To recall that this was written in 1848, nearly 150 years before ‘Globalisation’ became such a buzz word, is truly extraordinary. But Marx was also the master of devastating, pitiless irony and of poignant, passionate prose, as we can see from the following excerpts:

“Capital is dead labour, that, vampire-like, only lives by sucking living labour, and lives the more, the more it sucks.”

“Labour certainly produces marvels for the rich, but it produces privation for the worker. It produces palaces, but hovels for the worker. It produces beauty, but deformity for the worker. It replaces labour by machinery, but it casts some of the workers back into a barbarous kind of work and turns the others into machines. It produces intelligence, but also stupidity and cretinism for the workers.”
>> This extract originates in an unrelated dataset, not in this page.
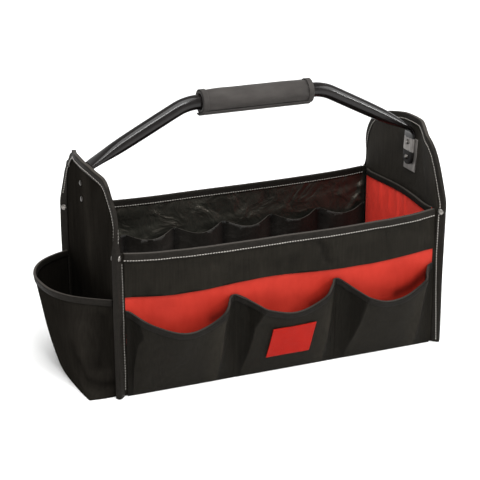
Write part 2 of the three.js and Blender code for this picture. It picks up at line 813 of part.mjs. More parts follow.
function bentLine(corners) {
  const line = [];
  corners.forEach(({ point, radius, steps }, i) => {
    if (!radius) {
      line.push(point.clone());
      return;
    }
    const before = corners[i - 1].point.clone().sub(point).normalize();
    const after = corners[i + 1].point.clone().sub(point).normalize();
    const half = before.angleTo(after) / 2;
    const tangent = radius / Math.tan(half);
    const centre = before.clone().add(after).normalize().multiplyScalar(radius / Math.sin(half)).add(point);
    const start = point.clone().addScaledVector(before, tangent).sub(centre);
    const end = point.clone().addScaledVector(after, tangent).sub(centre);
    for (const share of range(steps)) {
      const turn = start.clone().lerp(end, share).normalize().multiplyScalar(radius);
      line.push(turn.add(centre));
    }
  });
  return line;
}

// Half of the tube's line from the middle of the grip to the foot of the tongue. At each station, flat
// is how far the round tube is pressed to the tongue's section, and narrow rounds the tongue's foot.
function handleStations(side) {
  const top = new THREE.Vector3(handleShift, 0, handleHeight);
  const bend = new THREE.Vector3(handleShift + (side * handleTopSpan) / 2, 0, handleHeight);
  const knee = endInnerPoint(side, legFootHeight, tongueInward);
  const foot = endInnerPoint(side, tongueFoot, tongueInward);
  const line = bentLine([
    { point: top },
    { point: bend, radius: handleBendRadius, steps: bendSteps },
    { point: knee, radius: tongueBendRadius, steps: kneeSteps },
    { point: foot },
  ]);
  const upper = line.slice(0, bendSteps + 2).map((point) => ({ point, flat: 0, narrow: 1 }));
  const kneeArc = line.slice(bendSteps + 2, bendSteps + kneeSteps + 3);
  const leg = legRows.map(({ down, flat }) => ({
    point: line[bendSteps + 1].clone().lerp(kneeArc[0], down),
    flat,
    narrow: 1,
  }));
  const bent = kneeArc.map((point, i) => {
    const flat = THREE.MathUtils.lerp(kneeFlatness, 1, Math.min(1, (2 * i) / kneeSteps));
    return { point, flat, narrow: 1 };
  });
  const tongue = tongueRows.map(({ down, narrow }) => ({
    point: kneeArc[kneeSteps].clone().lerp(foot, down),
    flat: 1,
    narrow,
  }));
  return [...upper, ...leg, ...bent, ...tongue];
}

function handleRing(side, stations, i) {
  const { point, flat, narrow } = stations[i];
  const before = stations[Math.max(i - 1, 0)].point;
  const after = stations[Math.min(i + 1, stations.length - 1)].point;
  const along = i === 0 ? new THREE.Vector3(side, 0, 0) : after.clone().sub(before).normalize();
  const across = new THREE.Vector3(0, 1, 0);
  const normal = new THREE.Vector3().crossVectors(along, across).multiplyScalar(side);
  const halfWide = THREE.MathUtils.lerp(tubeRadius, tongueWidth / 2, flat) * narrow;
  const halfThick = THREE.MathUtils.lerp(tubeRadius, tongueThickness / 2, flat);
  const squareness = 1 - tongueSquareness * flat;
  const squared = (value) => Math.sign(value) * Math.abs(value) ** squareness;
  return range(tubeSides).slice(0, tubeSides).map((turn) => {
    const angle = turn * 2 * Math.PI;
    const offset = across.clone().multiplyScalar(squared(Math.cos(angle)) * halfWide);
    return offset.addScaledVector(normal, squared(Math.sin(angle)) * halfThick).add(point);
  });
}

function makeHandleTube() {
  const [left, right] = [-1, 1].map((side) => {
    const stations = handleStations(side);
    return stations.map((_, i) => handleRing(side, stations, i));
  });
  const rings = [...left.slice(1).reverse(), ...right];
  const holes = [...handleRivetHoles(-1), ...handleRivetHoles(1)];
  addMesh("handle_tube", cutAll(ringSolid(rings), holes), materials.paintedTube);
}

function sleeve(innerRadius, outerRadius, from, to, swell = 0) {
  const middle = (from + to) / 2;
  const profile = [
    new THREE.Vector2(innerRadius, from),
    new THREE.Vector2(outerRadius, from),
    new THREE.Vector2(outerRadius + swell, middle),
    new THREE.Vector2(outerRadius, to),
    new THREE.Vector2(innerRadius, to),
    new THREE.Vector2(innerRadius, from),
  ];
  const turned = new THREE.LatheGeometry(profile, gripSides);
  return layAlong(turned, new THREE.Vector3(handleShift, 0, handleHeight), new THREE.Vector3(1, 0, 0));
}

function makeGrip() {
  const half = gripLength / 2;
  const bore = tubeRadius + seatGap;
  addMesh("grip_sleeve", sleeve(bore, gripRadius, -half, half, gripSwell), materials.gripCloth);
  const hemInner = gripRadius + seatGap;
  const hemOuter = hemInner + hemCloth;
  addMesh("grip_hem_left", sleeve(hemInner, hemOuter, -half, -half + hemWidth), materials.gripCloth);
  addMesh("grip_hem_right", sleeve(hemInner, hemOuter, half - hemWidth, half), materials.gripCloth);
  // The sleeve's free edge laps under the grip, and sticks out a little on the left
  const lapRadius = hemOuter + seatGap + flapCloth / 2;
  const grid = range(8).map((along) =>
    range(6).map((share) => {
      const angle = THREE.MathUtils.degToRad(flapStartAngle + flapTurnAngle * share);
      const x = handleShift - half - flapOverhang + along * (gripLength + flapOverhang - hemWidth / 2);
      return new THREE.Vector3(x, Math.cos(angle) * lapRadius, handleHeight + Math.sin(angle) * lapRadius);
    }),
  );
  addMesh("grip_flap", clothWall(grid, flapCloth), materials.gripCloth);
}

function makeHandlePlates() {
  for (const [name, side] of [["left", -1], ["right", 1]]) {
    const axis = endInnerAxis(side);
    const along = endInnerPoint(side, plateTop, 0).sub(endInnerPoint(side, plateFoot, 0));
    const plate = new THREE.BoxGeometry(plateWidth, plateThickness, along.length());
    const across = new THREE.Vector3(0, 1, 0);
    const basis = new THREE.Matrix4().makeBasis(across, axis, new THREE.Vector3().crossVectors(across, axis));
    const centre = endInnerPoint(side, (plateTop + plateFoot) / 2, seatGap + plateThickness / 2);
    plate.applyMatrix4(basis).translate(centre.x, centre.y, centre.z);
    addMesh(`handle_plate_${name}`, cutAll(plate, handleRivetHoles(side)), materials.steel);
  }
}

function makeRivets() {
  for (const { name, centre, axis } of cornerRivets) {
    addMesh(name, layAlong(rivetGeometry(finGripped, rivetCap), centre, axis), materials.steel);
  }
  for (const { name, centre, axis, gripped } of handleRivets) {
    addMesh(name, layAlong(rivetGeometry(gripped, handleRivetCap), centre, axis), materials.steel);
  }
}

makeBase();
makeWalls();
makeFrontBand();
makeEndPanels();
makeRimTapes();
makeFrontPockets();
makeLabel();
makeSidePocket();
makeSidePocketBase();
makeInnerPockets();
makeEndPocket();
makeHandleTube();
makeGrip();
makeHandlePlates();
makeRivets();

export default bag;
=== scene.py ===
import math

import bmesh
import bpy
from mathutils import Matrix, Vector, noise
from mathutils.bvhtree import BVHTree


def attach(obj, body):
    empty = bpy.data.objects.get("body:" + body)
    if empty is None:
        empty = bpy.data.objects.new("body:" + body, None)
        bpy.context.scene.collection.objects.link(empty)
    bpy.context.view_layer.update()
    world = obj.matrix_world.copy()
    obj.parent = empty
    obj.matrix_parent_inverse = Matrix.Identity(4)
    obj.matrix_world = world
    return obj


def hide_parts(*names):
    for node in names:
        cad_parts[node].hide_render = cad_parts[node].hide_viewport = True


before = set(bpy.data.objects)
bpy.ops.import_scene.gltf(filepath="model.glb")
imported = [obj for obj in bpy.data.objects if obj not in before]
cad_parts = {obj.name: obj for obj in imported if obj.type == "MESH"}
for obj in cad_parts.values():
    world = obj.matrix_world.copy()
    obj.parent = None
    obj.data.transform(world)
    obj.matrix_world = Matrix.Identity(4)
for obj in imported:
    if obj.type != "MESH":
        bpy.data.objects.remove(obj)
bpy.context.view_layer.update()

# Metres, +Z up, the bag's front towards -Y, as the frame has it
mm = 0.001


def newObject(name, data):
    made = bpy.data.objects.new(name, data)
    bpy.context.scene.collection.objects.link(made)
    return made


# Camera at the photo's angle, aimed through the bag's middle
camera = {
    "aim": (-18.07 * mm, 0, 145 * mm),
    "azimuth": -22.89,
    "elevation": 20.2,
    "distance": 2.0,
    "lens": 112.93,
    "sensor": 36,
}


def makeCamera():
    azimuth = math.radians(camera["azimuth"])
    elevation = math.radians(camera["elevation"])
    level = math.cos(elevation)
    back = Vector((math.sin(azimuth) * level, -math.cos(azimuth) * level, math.sin(elevation)))
    data = bpy.data.cameras.new("camera")
    data.lens = camera["lens"]
    data.sensor_width = camera["sensor"]
    eye = newObject("camera", data)
    eye.location = Vector(camera["aim"]) + back * camera["distance"]
    eye.rotation_euler = back.to_track_quat("Z", "Y").to_euler()
    bpy.context.scene.camera = eye


makeCamera()
print("camera ready")


# Materials

def newFinish(name):
    material = bpy.data.materials.new(name)
    material.use_nodes = True
    shader = material.node_tree.nodes["Principled BSDF"]
    return material, material.node_tree, shader


def addNode(tree, kind, inputs, **settings):
    # inputs: socket name or number to a value, or to the socket that feeds it
    node = tree.nodes.new(f"ShaderNode{kind}")
    for key, value in settings.items():
        setattr(node, key, value)
    for key, value in inputs.items():
        if isinstance(value, bpy.types.NodeSocket):
            tree.links.new(value, node.inputs[key])
        else:
            node.inputs[key].default_value = value
    return node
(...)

“Working men’s Paris, with its Commune, will be forever celebrated as the glorious harbinger of a new society. Its martyrs are enshrined in the great hearts of the working class. Its exterminators’ history has already nailed to that eternal pillory from which all the prayers of their priests will not avail to redeem them.”

The bi-centenary of Marx’s birth will hopefully prompt many new readers to turn to the work of one of the greatest prose writers of all time.